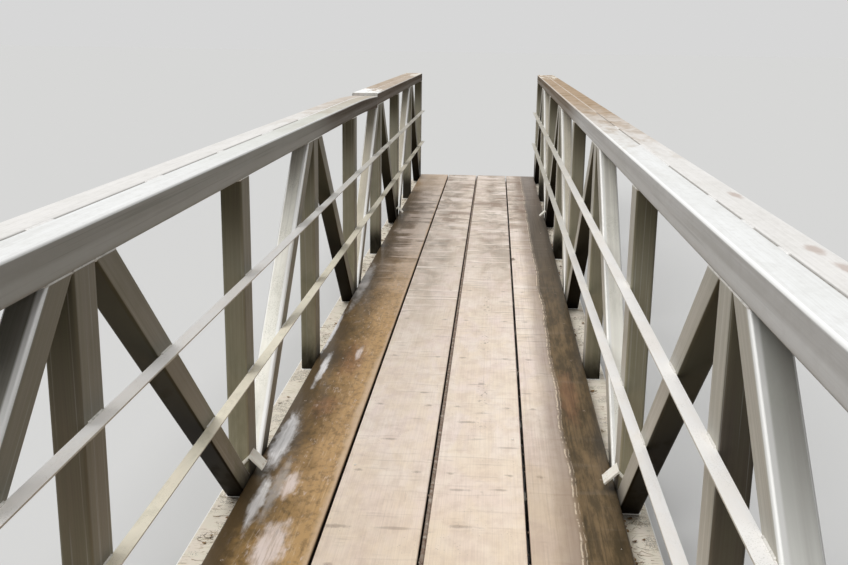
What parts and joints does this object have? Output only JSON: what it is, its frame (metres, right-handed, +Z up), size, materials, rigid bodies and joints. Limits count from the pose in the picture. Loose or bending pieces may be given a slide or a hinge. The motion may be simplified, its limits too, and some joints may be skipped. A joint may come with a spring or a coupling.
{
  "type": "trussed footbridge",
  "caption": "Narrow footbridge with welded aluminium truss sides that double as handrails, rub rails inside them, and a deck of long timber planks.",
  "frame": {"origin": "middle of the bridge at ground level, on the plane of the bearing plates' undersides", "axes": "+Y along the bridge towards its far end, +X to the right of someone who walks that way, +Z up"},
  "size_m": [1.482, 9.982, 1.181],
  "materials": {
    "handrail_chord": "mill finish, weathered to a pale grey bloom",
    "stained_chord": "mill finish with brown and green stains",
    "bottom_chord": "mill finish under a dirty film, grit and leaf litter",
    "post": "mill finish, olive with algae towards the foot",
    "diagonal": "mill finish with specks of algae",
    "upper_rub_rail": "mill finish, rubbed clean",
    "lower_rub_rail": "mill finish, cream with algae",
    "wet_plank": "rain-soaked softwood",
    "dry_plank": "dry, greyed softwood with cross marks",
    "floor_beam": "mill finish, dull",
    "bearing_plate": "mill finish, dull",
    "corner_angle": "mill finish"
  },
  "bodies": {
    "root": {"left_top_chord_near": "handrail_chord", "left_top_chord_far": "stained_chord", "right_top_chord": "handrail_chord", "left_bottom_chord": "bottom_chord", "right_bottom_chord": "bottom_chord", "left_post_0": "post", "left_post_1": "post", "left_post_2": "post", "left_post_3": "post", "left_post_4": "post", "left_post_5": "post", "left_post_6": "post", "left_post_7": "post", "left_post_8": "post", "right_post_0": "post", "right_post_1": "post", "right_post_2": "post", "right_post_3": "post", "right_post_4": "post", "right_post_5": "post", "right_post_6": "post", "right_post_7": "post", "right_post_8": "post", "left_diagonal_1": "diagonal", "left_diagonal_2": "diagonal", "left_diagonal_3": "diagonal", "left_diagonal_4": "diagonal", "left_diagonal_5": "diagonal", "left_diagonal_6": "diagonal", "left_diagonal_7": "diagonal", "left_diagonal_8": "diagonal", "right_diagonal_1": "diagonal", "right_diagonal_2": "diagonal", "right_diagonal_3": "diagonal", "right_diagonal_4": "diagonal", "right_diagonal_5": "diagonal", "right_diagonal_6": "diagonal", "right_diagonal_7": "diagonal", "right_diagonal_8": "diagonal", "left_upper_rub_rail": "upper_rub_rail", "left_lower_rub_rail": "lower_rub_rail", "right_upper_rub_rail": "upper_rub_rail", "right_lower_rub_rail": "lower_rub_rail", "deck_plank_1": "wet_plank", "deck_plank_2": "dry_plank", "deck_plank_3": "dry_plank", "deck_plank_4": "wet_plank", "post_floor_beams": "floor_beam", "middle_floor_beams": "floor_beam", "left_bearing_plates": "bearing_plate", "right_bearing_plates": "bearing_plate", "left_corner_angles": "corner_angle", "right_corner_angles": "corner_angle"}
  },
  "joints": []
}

**Goal**. For the listing above, identify each line bearing "frame".

**Answer to this problem**.
What parts and joints does this object have? Output only JSON: what it is, its frame (metres, right-handed, +Z up), size, materials, rigid bodies and joints. Limits count from the pose in the picture. Loose or bending pieces may be given a slide or a hinge. The motion may be simplified, its limits too, and some joints may be skipped. A joint may come with a spring or a coupling.
  "frame": {"origin": "middle of the bridge at ground level, on the plane of the bearing plates' undersides", "axes": "+Y along the bridge towards its far end, +X to the right of someone who walks that way, +Z up"},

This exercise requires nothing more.